No fue un partido de fútbol. Fue un cuento. Una de esas historias que dentro de muchos años, cuando la memoria se agriete y desordene nuestros recuerdos, permanecerá intocable, como una foto fija a la que acudiremos cuando el cuerpo nos pida una sonrisa o un suspiro de emoción. Se la contaremos a los nietos y trataremos con palabras de que comprendan lo que significa y representa el Celta de Berizzo. No podremos transmitirles semejante grandeza. Pese a los esfuerzos, será imposible transportarles a ese tornado de sentimientos que este equipo fue capaz de generar en una noche que ya es eterna y que añade otra página maravillosa a la historia que este equipo lleva escribiendo en los últimos años y que añoraremos en un futuro más o menos lejano.

El Celta heroico y fascinante de ayer, generoso y brillante, fue Gino Bartali aquel 15 de julio de 1948, camino de Briançon, el día siguiente a que De Gasperi, el presidente de la República Italiana, le telefonease al hotel en el que descansaba a la espera del comienzo de una etapa. Habían disparado a Togliatti, el líder del Partido Comunista, y el país parecía abocado a una guerra civil. "Llamo para pedirle que gane el Tour de Francia" le dijo el político convencido de que solo un gran triundo ciclista -los héroes del pueblo de la Italia de mediados del siglo XX- podía poner orden en las calles alborotadas y llena de pistoleros ávidos de venganza. El beato Bartali, a más de seis minutos en la general de Bobet, consciente de que le pedían un imposible, solo acertó a decirle con su habitual humildad: "Lo único que puedo prometerle es que me dejaré la vida para ganar la etapa". Al día siguiente, bajo la tormenta que recibió a los corredores en su encuentro con los Alpes, el ciclista de la Toscana soltó un ataque brutal en el que no volvió la vista atrás ni un momento. Parecía un suicidio. Más de doscientos kilómetros pedaleando con las piernas, pero sobre todo con el inmenso corazón que guardaba en su pecho. Sin importarle el riesgo o la posibilidad del desfallecimiento, dispuesto al mayor de los sacrificios para cumplir con el deseo de su gente, empujado por fuerzas invisibles que le pedían que no parase, que no descansase, que encontraría su recompensa tarde o temprano. La gente salía a la carretera y se arrodillaba a su paso. Y aquella tarde ganó el Tour. Bobet llegó a casi veinte minutos. Hundido, superado, destrozado por el coraje de un ciclista y un personaje irrepetible.
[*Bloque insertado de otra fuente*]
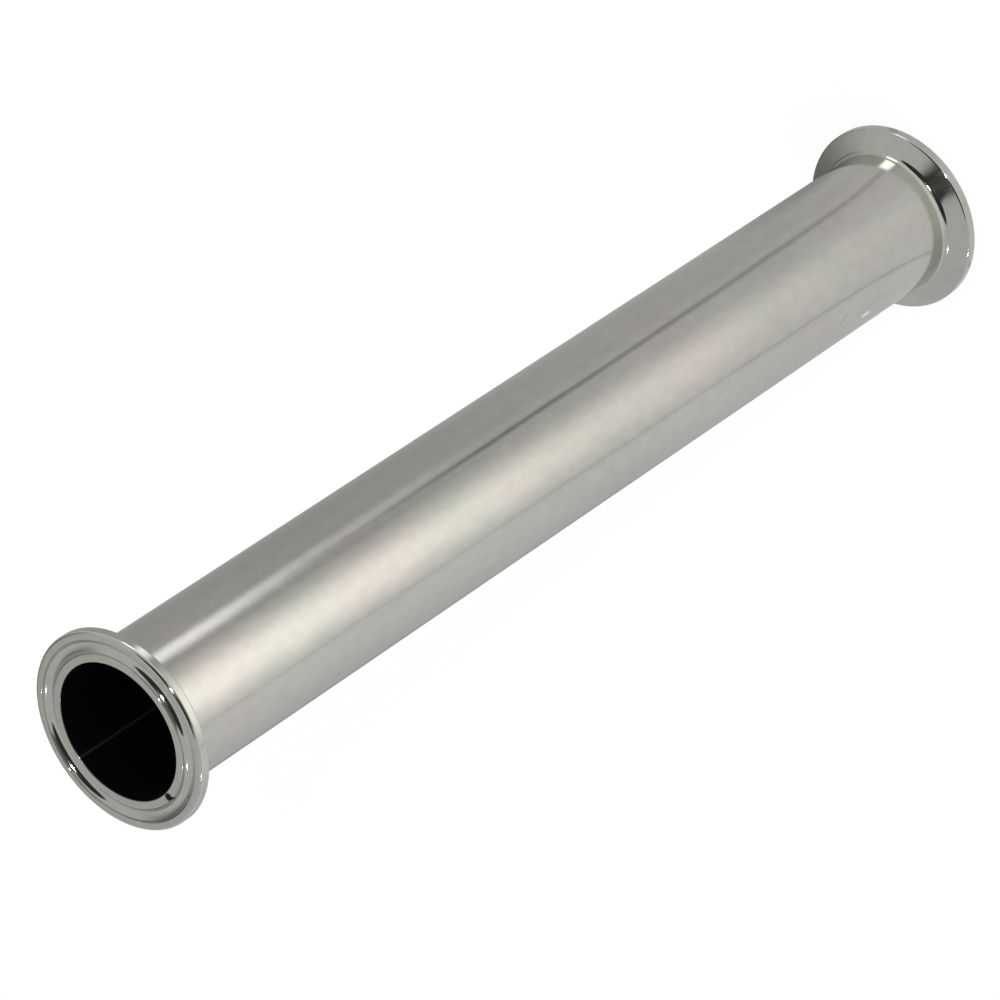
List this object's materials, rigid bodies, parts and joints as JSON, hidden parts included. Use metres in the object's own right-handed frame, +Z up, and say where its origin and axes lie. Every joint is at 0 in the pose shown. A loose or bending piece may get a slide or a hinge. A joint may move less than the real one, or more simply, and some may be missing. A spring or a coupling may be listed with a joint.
{
  "type": "sanitary spool pipe",
  "caption": "Straight polished stainless pipe spool with a grooved clamp ferrule welded flush to each end.",
  "frame": {"origin": "centre of the bottom ferrule's sealing face, which the spool stands on", "axes": "+Z up along the bore, from the bottom ferrule to the top one; the part is round, so +X and +Y are free"},
  "size_m": [0.0506, 0.0506, 0.3048],
  "materials": {
    "tube_steel": "satin polished stainless steel",
    "ferrule_steel": "mirror polished stainless steel"
  },
  "bodies": {
    "root": {"tube": "tube_steel", "top_ferrule": "ferrule_steel", "bottom_ferrule": "ferrule_steel"}
  },
  "joints": []
}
Ese fue el Celta ayer. Un equipo que jugó con la verdad por delante. Sin colchón que le protegiera, en el alambre, consciente del riesgo que corría en cualquier acción, pero convencido de cuál era su camino. Pocas veces el fútbol asistirá a un ejercicio semejante de generosidad, de entrega y de juego. Imposible no conmoverse con su partido, con el arrojo de Berizzo, con la determinación del grupo o con la actuación individual de futbolistas como Hugo Mallo, Guidetti, Sergio o Iago Aspas que se dejaron las entrañas en busca de un pedacito de gloria. En un escenario complicado, con el lastre del marcador de Balaídos y ante un rival gigantesco, la criatura de Berizzo demostró su capacidad para afrontar desafíos cada vez más grandes, enemigos más poderosos y misiones más peligrosas. El premio final, cuando los aficionados creían que Bobet llegaría a Briançon a tiempo de salvar el maillot amarillo, fue un pequeño guiño que le hizo el destino a un equipo que lucha cada día contra esa sombra oscura que siempre parece esperar al Celta a la vuelta de la esquina. Berizzo les enseñó a espantar complejos y fantasmas, a buscar una nueva oportunidad sin tiempo de lamentarse de la última derrota aunque ésta doliese tanto como la de Mendizorroza. Así crece el Celta. Ganando partidos y escribiendo cuentos que, como el de Ucrania, un día recordaremos con los ojos humedecidos.